Our dilemma lies in how to get from where we are to this vision of a world federation. On the one hand, it is unlikely that we can achieve it in one fell swoop; the leap is likely too big for most as it understandably triggers too many visceral fears. On the other hand, we cannot afford the luxury of waiting for the slow-moving process of UN reform to render the institution fit for purpose and capable of meeting the challenges of our time. The cost in human suffering is just too high to pay. It is to resolve this dilemma that I propose that we adopt an Interim Model of global governance that would act as a bridge between where we are and the Ultimate Model of a world federation.
This Interim Model involves the creation of a supranational Global Energy Authority that is granted the exclusive authority to control and manage all pooled key sources of energy such as oil, gas, and nuclear energy and the facilities that produce them, for the collective benefit of humanity. This Authority would be key to tackling a triad of seemingly intractable global challenges: nuclear proliferation, the equitable distribution of energy, and climate change. It would ensure that all nations had equitable access to energy on reasonable terms to meet their legitimate needs. It would also have the authority to regulate in the kinds and amounts of energy each nation could use in a manner that ensured that humanity would be spared the worst ravages of climate change. There would also be complete transparency regarding, and control over, the production of nuclear material thereby ensuring that all such production was made for peaceful generation of much-needed electricity and that none of it was diverted to make illicit nuclear weapons.

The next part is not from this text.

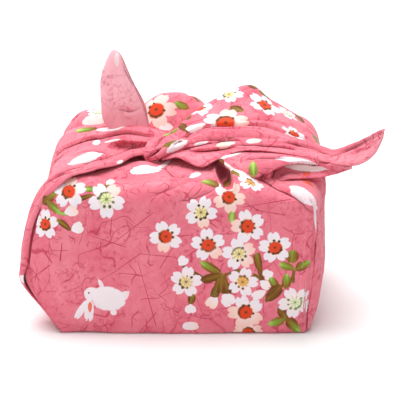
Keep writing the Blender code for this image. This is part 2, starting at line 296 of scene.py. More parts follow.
wrapSet = {
    "width": 130, "depth": 112, "top": 76, "edgeDrop": 9, "dome": 7,
    "liftFrom": 50,  # the wall above this is drawn up to the rim
    "clear": 0.6, "baseRise": 1.5,  # how far above the table the walls and the base start
    "flapSpacing": 0.8, "restSpacing": 2.1,
    "baseRings": 5, "wallRings": 56, "edgeRings": 14, "topRings": 36,
    "waves": ((24, 0.9, 5), (11, 0.5, 1), (5, 0.25, 2)),
    "columns": ("z", "frontOut", "backOut", "creaseOut", "creaseIn", "earOut", "earIn", "sideOut",
                "rearEarOut", "hemOut", "rightOut", "rightIn", "rightSideOut", "rightRearOut"),
    "walls": (
        (0, 0.8, -0.5, -1.5, 0.2, 0, 5, -0.8, -0.4, -2, -0.4, 11, -1, -0.6),
        (10, 1.6, 1, 4.5, 0.8, 9, 9, 2.2, 4.2, -2, 4.6, 16, 2.2, 3.2),
        (23, 2, 1.5, 12.5, 4, 18.4, 15, 6.2, 9.2, -2, 8.2, 23, 4.7, 7.2),
        (36, 2, 1.5, 14.5, 5.5, 18.6, 16, 7.7, 11.2, -1.2, 8.5, 26, 5.7, 9.2),
        (50, 1.5, 1, 12, 6, 16.4, 16, 7.7, 10.7, 0, 7.5, 27, 6.2, 10.2),
        (67, 0.5, 0.5, 7, 7, 8.5, 15, 3.2, 6.2, 0.5, 5.5, 27, 5.2, 9.7),
    ),
    "flap": (76, -9.5, -10, -7, 14, -1, 21, -1, -1, -11, -2.5, 26, -2, 0),
    "puffs": (  # x, y, reach in x, reach in y, height
        (-7, 43, 24, 21, 26.5),
        (-52.5, 43, 14.5, 17, 19.5),
        (40, 40, 24, 18, 12),
        (28, -38, 7, 13, 3.5),
        (-54, -40, 17, 11, 4.5),
        (-27, -30, 13, 10, 3.5),
    ),
    "mouth": {"across": 13.4, "up": 13.4, "halfLength": 8.6, "halfWidth": 4.3, "tilt": 18,
              "depth": 9, "lip": 1.1, "inward": (0.1, 0.75, -0.65)},
    # view, widths, depth (below 0 is a ridge) and route of each pressed fold
    "folds": (
        ("front", (0.9, 2.6), 2, ((31, 13), (34.7, 10.4), (47, 4), (53.9, -0.2), (59.9, -6.1))),
        ("front", (2.4, 2.4), -0.7, ((34, 9.5), (44, 3.5), (52, -4), (56, -11))),
        ("front", (0.9, 1.3), 1.2, ((10, 12), (2, 10.5), (-8, 9), (-17, 5), (-26, 2))),
        ("front", (0.9, 1.1), 1, ((11, 8), (5, 4), (-3, 1), (-12, -1))),
        ("front", (0.9, 1.2), 1.3, ((-20, 19), (-17, 15), (-12, 12), (-4, 13))),
        ("front", (1.8, 1.8), 0.7, ((-74, 6), (-66, -4), (-62, -16), (-61, -30))),
        ("front", (3, 3), -0.9, ((-80, -20), (-78, -36), (-74, -52), (-66, -68))),
        ("front", (2.2, 2.2), 0.8, ((-84, -36), (-80, -50), (-72, -62))),
        ("front", (2.6, 2.6), 0.6, ((54, -30), (57, -44), (57.5, -58), (54, -70))),
        ("front", (1.5, 1.5), 0.5, ((47, -8), (40, -14), (33, -17))),
        ("top", (3, 3), 1.6, ((-30, 50), (-24, 38), (-20, 26), (-19, 14))),
        ("top", (2.4, 2.4), 1.3, ((2, 58), (1, 44), (-2, 32), (-8, 20))),
        ("top", (2.2, 2.2), 1.2, ((-44, 56), (-41, 44), (-36, 30), (-30, 18))),
        ("top", (2, 2), 1, ((14, 52), (8, 40), (0, 28))),
        ("back", (2.6, 2.6), 1.4, ((-40, 84), (-30, 66), (-22, 46), (-18, 24))),
        ("back", (2.2, 2.2), 1.1, ((-4, 92), (-2, 72), (2, 52), (3, 34))),
        ("back", (2.4, 2.4), 1.2, ((44, 78), (38, 60), (34, 40), (36, 18))),
        ("back", (1.8, 1.8), 0.8, ((20, 84), (16, 70), (10, 58))),
        ("back", (3, 3), -1.2, ((-58, 8), (-40, 4), (-10, 6), (30, 4))),
    ),
}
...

The Interim Model has many benefits. By achieving success in a narrow sphere of international endeavor it will inspire confidence and engender hope that the methodology works. We can then build it outward, gradually and methodically expanding its authority into everwidening areas of collective need. Fortunately, we know that such an elegant yet practicable model has worked in the past in the form of the European Coal and Steel Community that was used to help rebuild and restore Europe in the aftermath of the Second World War. Lastly, an essential ingredient in the success of both the Interim and Ultimate Models is for all nations to identify, agree upon, and weave in uncompromising fashion a set of “First Principles” or “Global Ethics” into the very structures and processes of these new supranational institutions. The most important of these principles is the oneness of nations which means that the advantage of the part (any one nation) can only be guaranteed by ensuring the advantage of the whole (all nations). There is much we can learn about the operationalization of this principle from the ECSC.